Postby Suvekchhya » Wed Jul 16, 2014 8:31 pm

hey could i get help with this please?

A stone is projected at a cliff of height h with initial speed 42m/s at angle 60 degrees to horizontal. stone A lands after 5.5 secs at height 52 m. The max height reached is 68m. How do I find the speed of the stone just before impact?

Thankyou so much in advance

a.s.h.
Posts: 105
Joined: Tue Jan 28, 2014 3:50 pm

Re: projectile motion

Postby a.s.h. » Thu Jul 17, 2014 2:14 pm

Once you have the equations of motions for vertical and horizontal components of velocity and displacement in terms of t, substitute y = 52 and t = 5.5 into the equation for y(t), where y is the height in metres and t is the time in seconds. This will let you solve for h, since h appears in the equation for y(t).

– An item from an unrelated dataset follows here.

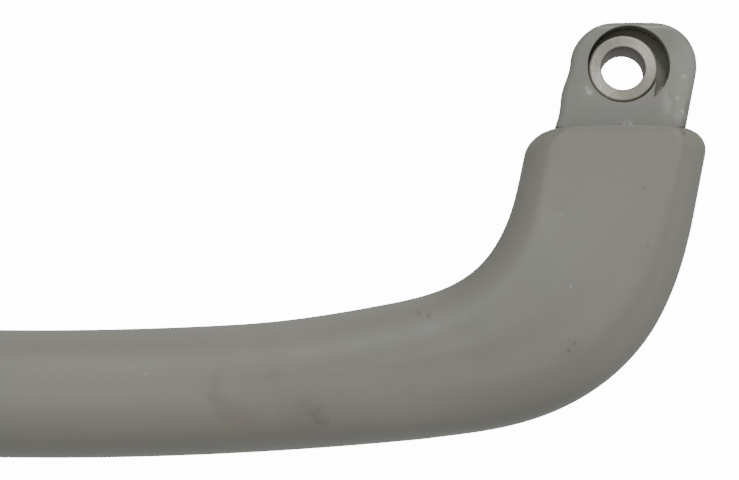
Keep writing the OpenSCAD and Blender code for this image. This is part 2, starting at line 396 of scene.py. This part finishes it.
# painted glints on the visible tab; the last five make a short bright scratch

Now that you know h, set y(t) = 0 and solve this quadratic in t to find the time T when the stone hits the ground (at y = 0).

By the Pythagorean Theorem, speed at any time will be equal to sqrt(ẋ²+ẏ²), where ẋ and ẏ are the horizontal and vertical components of velocity, respectively. Since you have the equations of ẋ and ẏ as functions of time, substitute t = T (which you found) into the equations for ẋ(t) and ẏ(t), and then substitute these values into sqrt(ẋ²+ẏ²) to get the speed at the time of hitting the ground.

I think the speed at the time of impact was referring to when y = 0. If it was referring to when y = 52, you know t = 5.5, so use that value of t to get speed = sqrt(ẋ²+ẏ²).
Last edited by a.s.h. on Fri Jul 18, 2014 3:53 pm, edited 1 time in total.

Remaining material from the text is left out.